JSON records of objects:
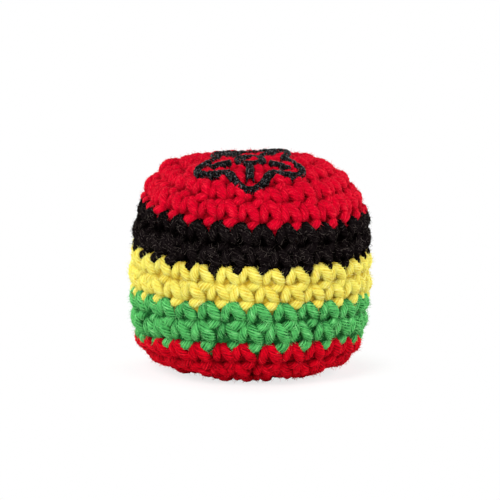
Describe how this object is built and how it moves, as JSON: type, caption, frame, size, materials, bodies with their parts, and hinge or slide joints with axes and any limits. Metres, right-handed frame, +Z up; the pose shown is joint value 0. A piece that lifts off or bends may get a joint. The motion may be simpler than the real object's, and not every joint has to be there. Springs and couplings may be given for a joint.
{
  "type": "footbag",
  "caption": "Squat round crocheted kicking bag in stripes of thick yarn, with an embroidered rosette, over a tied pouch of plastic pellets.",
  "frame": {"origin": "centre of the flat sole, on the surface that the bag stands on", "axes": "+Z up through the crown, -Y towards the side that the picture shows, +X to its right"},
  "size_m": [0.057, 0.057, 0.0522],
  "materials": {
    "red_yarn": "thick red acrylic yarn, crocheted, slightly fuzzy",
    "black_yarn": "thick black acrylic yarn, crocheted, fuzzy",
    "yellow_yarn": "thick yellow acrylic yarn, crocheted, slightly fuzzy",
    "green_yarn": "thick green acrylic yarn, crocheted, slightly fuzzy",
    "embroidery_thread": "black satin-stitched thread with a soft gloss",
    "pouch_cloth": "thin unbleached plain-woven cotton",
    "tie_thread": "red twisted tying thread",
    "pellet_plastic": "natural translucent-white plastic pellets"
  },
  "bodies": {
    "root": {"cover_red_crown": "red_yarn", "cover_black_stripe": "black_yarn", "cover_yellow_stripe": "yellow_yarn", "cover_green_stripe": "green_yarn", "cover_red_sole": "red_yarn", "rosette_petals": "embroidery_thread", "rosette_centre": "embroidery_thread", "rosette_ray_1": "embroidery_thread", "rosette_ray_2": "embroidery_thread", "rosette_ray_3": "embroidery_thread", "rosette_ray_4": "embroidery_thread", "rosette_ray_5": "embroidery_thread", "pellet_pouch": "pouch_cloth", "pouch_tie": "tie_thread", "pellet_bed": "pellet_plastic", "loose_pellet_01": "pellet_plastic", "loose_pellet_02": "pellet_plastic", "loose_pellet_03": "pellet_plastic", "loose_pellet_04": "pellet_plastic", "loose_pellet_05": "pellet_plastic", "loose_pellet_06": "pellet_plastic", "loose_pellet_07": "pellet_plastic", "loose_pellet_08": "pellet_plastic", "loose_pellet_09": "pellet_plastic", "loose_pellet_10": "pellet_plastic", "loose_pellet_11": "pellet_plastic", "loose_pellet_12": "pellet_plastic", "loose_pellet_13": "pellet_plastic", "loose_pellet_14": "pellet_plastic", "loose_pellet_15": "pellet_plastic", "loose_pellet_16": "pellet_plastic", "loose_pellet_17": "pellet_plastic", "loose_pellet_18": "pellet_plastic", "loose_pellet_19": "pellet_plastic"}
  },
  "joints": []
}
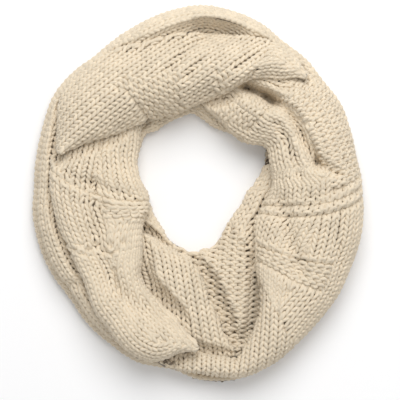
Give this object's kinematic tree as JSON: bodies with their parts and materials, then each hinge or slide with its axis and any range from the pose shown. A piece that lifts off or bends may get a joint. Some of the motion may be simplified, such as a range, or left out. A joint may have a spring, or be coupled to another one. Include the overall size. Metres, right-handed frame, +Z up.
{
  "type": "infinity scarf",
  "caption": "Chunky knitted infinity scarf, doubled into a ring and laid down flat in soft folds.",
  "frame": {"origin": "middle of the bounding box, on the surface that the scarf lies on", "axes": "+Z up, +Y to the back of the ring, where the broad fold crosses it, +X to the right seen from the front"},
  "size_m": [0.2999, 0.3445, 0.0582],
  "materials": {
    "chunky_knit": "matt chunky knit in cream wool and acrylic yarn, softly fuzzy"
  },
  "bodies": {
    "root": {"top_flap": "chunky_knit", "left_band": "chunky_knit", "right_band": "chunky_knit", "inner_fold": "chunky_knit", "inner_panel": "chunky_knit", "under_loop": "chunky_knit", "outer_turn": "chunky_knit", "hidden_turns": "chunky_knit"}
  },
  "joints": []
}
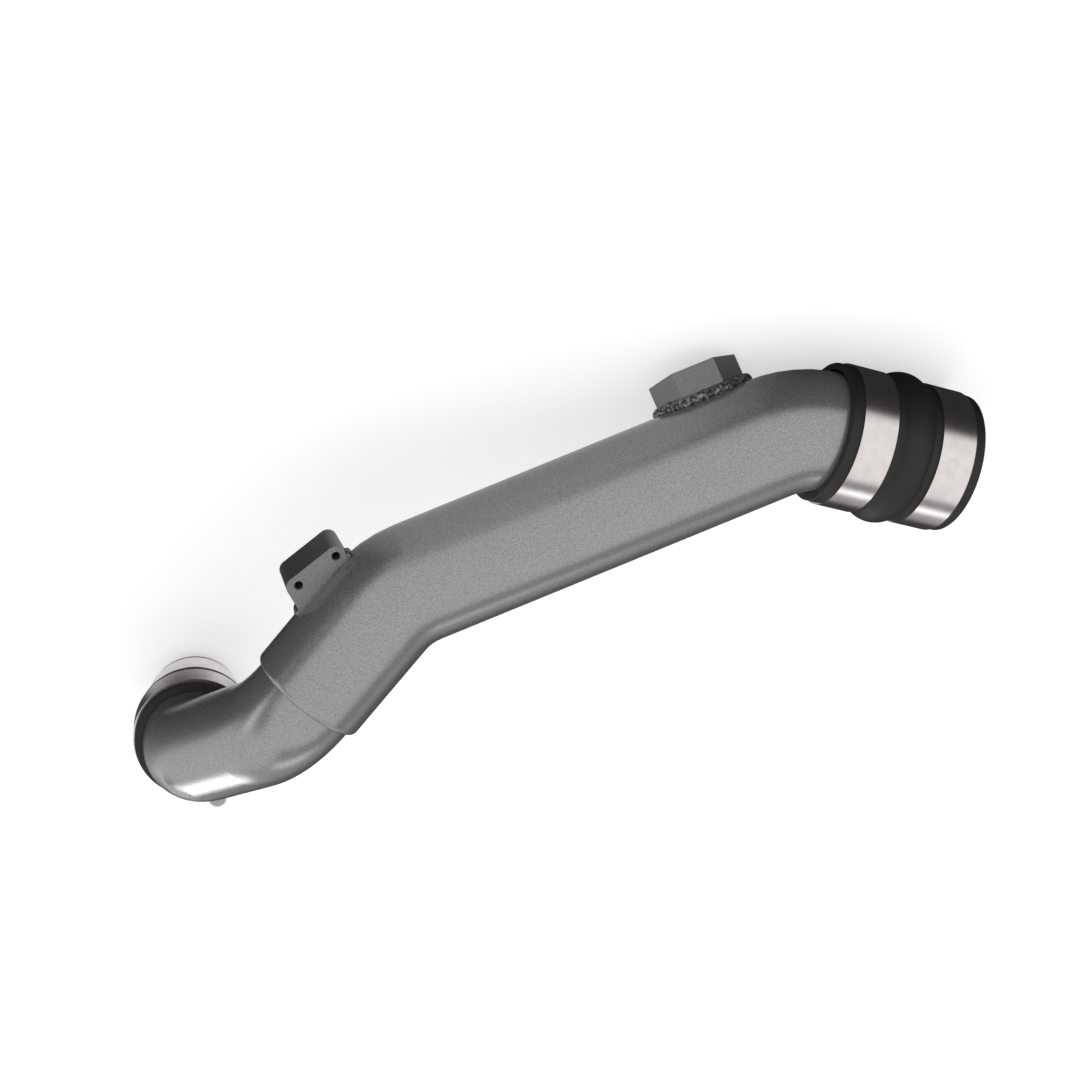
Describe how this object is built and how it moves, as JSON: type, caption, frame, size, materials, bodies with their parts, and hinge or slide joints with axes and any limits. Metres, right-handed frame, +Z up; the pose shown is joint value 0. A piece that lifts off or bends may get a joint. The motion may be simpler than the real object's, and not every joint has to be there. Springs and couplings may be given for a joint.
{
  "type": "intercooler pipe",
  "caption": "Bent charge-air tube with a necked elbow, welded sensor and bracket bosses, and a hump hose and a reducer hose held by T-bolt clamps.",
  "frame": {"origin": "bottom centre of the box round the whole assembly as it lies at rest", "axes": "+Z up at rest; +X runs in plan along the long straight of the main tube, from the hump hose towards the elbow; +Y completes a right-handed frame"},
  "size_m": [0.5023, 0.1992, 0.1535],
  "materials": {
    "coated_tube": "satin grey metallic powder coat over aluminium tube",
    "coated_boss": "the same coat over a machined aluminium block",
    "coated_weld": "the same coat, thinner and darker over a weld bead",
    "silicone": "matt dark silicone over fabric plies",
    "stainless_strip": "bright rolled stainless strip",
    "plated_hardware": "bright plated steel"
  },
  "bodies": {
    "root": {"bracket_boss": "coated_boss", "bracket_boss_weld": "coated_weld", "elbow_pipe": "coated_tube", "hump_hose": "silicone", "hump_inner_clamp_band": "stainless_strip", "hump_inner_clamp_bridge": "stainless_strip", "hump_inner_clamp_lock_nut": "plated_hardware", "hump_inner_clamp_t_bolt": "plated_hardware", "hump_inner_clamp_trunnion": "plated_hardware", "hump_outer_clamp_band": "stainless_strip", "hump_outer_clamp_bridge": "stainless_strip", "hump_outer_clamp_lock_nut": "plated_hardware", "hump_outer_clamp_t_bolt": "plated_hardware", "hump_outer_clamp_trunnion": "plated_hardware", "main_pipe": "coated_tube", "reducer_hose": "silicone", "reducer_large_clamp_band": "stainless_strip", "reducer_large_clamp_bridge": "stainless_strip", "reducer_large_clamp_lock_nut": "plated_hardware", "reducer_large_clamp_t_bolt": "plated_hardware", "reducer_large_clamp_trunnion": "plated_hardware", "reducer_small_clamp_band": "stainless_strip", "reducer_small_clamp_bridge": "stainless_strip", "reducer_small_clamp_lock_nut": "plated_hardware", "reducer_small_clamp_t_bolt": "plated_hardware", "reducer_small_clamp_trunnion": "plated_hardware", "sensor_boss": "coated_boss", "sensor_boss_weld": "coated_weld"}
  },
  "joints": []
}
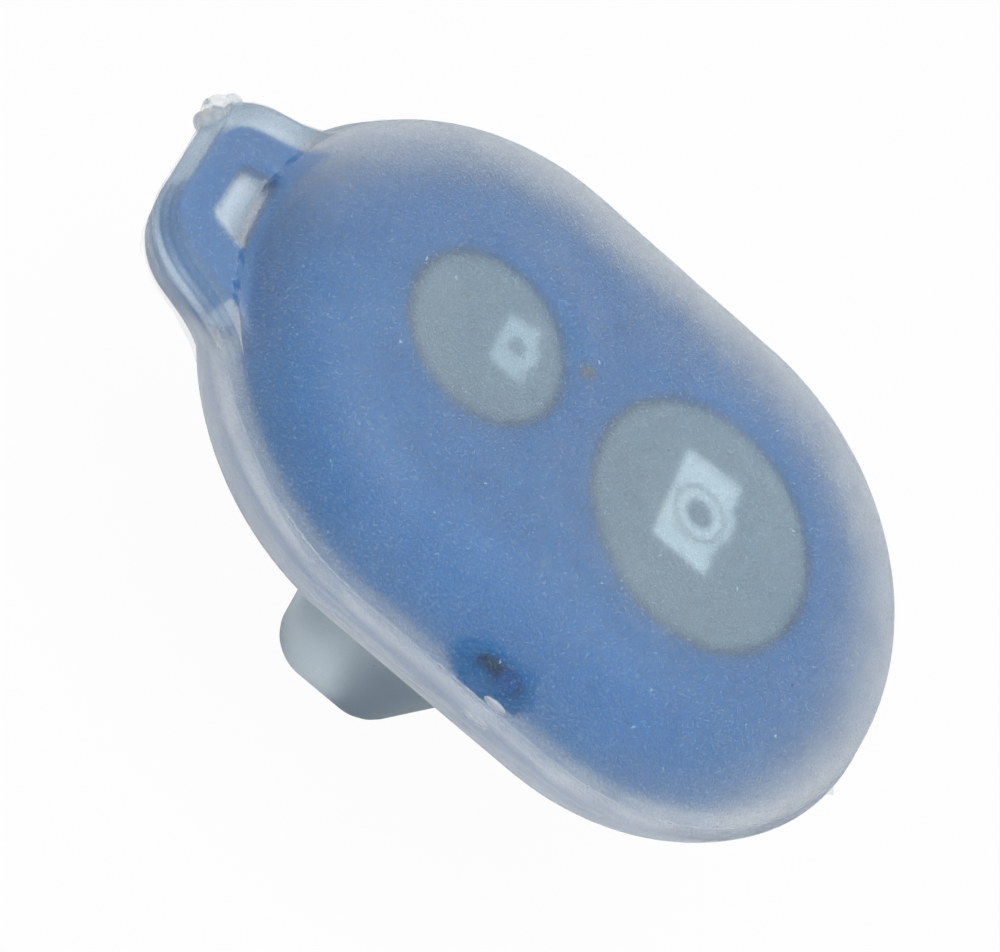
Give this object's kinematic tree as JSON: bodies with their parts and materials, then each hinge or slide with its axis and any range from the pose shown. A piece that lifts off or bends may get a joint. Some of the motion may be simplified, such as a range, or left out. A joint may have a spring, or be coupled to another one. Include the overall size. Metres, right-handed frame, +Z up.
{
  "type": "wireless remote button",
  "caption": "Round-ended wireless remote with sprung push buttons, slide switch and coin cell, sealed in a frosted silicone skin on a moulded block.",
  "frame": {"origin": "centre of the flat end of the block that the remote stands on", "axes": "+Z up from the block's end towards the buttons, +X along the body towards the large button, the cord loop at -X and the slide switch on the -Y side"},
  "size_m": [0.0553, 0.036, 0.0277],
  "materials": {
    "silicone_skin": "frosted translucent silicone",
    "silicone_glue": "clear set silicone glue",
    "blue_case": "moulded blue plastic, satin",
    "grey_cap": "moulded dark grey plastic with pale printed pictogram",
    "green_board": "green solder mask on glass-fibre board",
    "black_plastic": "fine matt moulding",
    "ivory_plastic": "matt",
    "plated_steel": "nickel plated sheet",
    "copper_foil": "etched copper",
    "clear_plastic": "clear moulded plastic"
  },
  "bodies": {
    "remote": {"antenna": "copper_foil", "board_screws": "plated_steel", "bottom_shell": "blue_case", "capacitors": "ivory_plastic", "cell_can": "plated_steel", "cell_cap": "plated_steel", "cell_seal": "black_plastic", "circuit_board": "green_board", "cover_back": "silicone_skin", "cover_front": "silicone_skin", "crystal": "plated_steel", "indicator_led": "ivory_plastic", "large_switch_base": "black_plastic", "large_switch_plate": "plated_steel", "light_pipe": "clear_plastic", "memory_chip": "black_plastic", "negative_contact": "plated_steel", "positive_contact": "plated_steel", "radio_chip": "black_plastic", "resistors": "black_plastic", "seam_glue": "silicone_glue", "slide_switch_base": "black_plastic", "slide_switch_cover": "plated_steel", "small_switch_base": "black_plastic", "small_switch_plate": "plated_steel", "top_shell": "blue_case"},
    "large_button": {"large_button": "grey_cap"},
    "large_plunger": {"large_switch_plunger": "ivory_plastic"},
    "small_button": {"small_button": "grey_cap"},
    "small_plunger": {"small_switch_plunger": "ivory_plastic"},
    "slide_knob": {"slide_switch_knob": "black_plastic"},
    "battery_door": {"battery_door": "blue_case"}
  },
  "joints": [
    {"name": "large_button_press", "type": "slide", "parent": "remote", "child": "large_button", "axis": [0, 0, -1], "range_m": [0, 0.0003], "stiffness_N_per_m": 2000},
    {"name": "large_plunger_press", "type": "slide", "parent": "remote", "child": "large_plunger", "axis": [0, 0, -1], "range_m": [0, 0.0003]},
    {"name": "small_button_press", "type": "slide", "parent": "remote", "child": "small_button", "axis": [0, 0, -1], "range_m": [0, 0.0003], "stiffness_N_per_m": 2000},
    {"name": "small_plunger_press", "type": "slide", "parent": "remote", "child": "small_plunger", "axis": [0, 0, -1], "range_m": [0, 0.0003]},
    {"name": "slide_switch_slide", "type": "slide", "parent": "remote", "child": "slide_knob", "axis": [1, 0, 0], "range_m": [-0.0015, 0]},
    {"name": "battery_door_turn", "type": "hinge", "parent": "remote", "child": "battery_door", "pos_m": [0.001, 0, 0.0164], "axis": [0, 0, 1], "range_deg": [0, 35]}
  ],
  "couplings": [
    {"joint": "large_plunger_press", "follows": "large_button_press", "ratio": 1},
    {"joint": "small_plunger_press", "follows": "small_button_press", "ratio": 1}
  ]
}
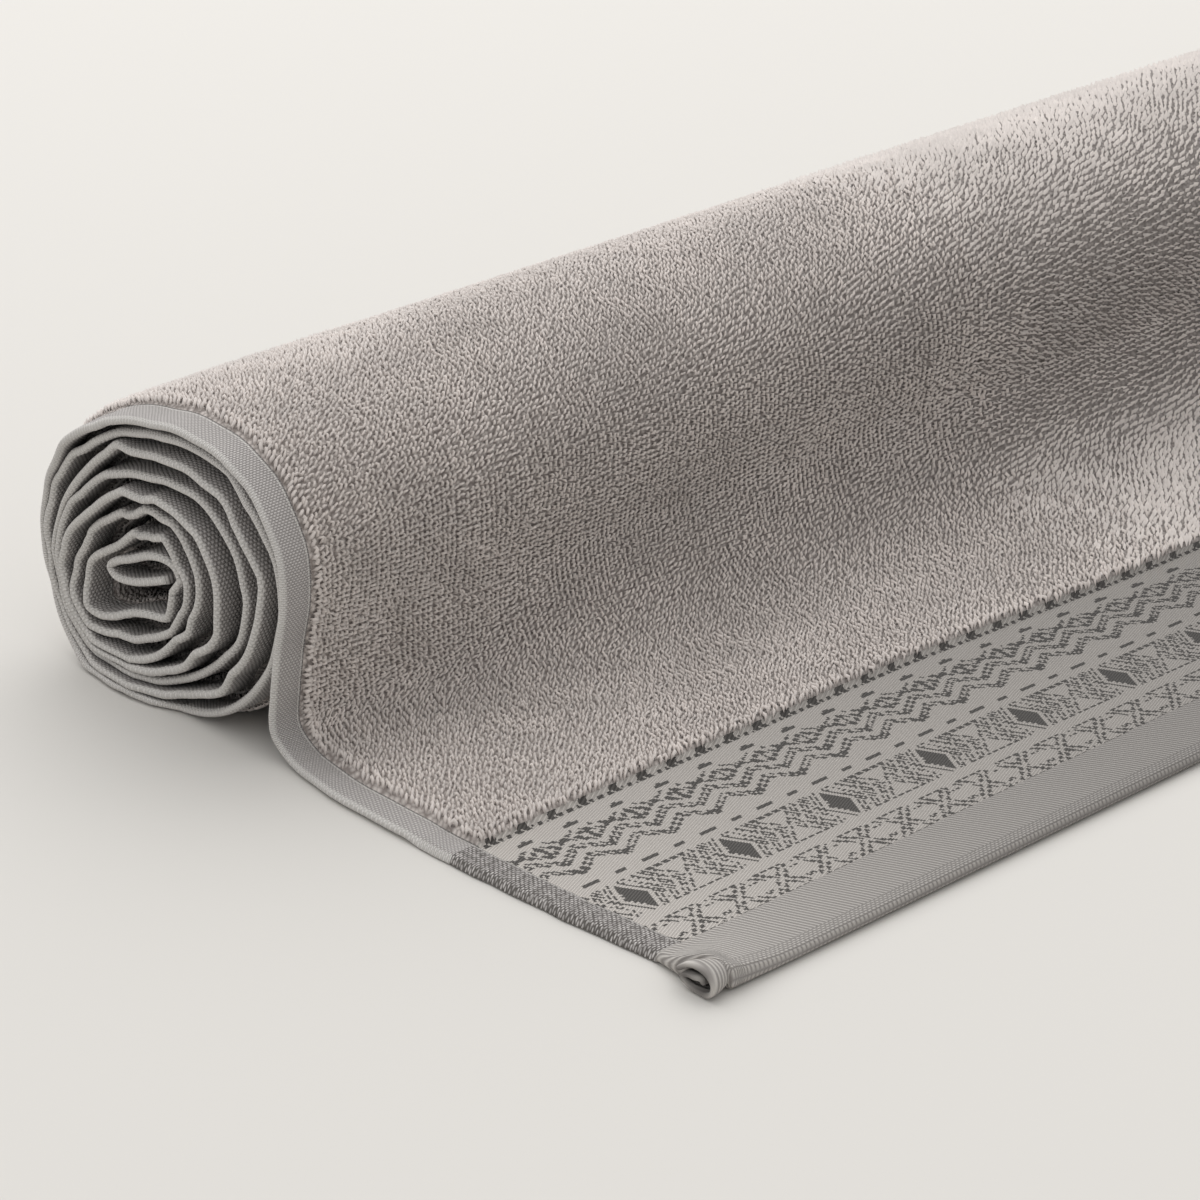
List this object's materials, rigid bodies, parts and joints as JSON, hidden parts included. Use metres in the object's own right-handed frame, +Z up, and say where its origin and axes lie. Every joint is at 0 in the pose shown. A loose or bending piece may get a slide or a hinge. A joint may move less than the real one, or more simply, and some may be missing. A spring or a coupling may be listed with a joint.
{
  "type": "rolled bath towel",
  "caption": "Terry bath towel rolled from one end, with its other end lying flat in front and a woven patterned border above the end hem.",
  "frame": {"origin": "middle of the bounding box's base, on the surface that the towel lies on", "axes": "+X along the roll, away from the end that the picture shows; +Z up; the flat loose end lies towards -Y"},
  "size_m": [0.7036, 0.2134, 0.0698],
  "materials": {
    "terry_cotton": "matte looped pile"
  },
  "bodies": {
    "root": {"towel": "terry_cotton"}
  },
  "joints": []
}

▶ **Exercise brief**:
The answer consists only of the lines from the one containing "List this object's" to the end of the records, each written out exactly.

▶ **Answer to the exercise**:
List this object's materials, rigid bodies, parts and joints as JSON, hidden parts included. Use metres in the object's own right-handed frame, +Z up, and say where its origin and axes lie. Every joint is at 0 in the pose shown. A loose or bending piece may get a slide or a hinge. A joint may move less than the real one, or more simply, and some may be missing. A spring or a coupling may be listed with a joint.
{
  "type": "rolled bath towel",
  "caption": "Terry bath towel rolled from one end, with its other end lying flat in front and a woven patterned border above the end hem.",
  "frame": {"origin": "middle of the bounding box's base, on the surface that the towel lies on", "axes": "+X along the roll, away from the end that the picture shows; +Z up; the flat loose end lies towards -Y"},
  "size_m": [0.7036, 0.2134, 0.0698],
  "materials": {
    "terry_cotton": "matte looped pile"
  },
  "bodies": {
    "root": {"towel": "terry_cotton"}
  },
  "joints": []
}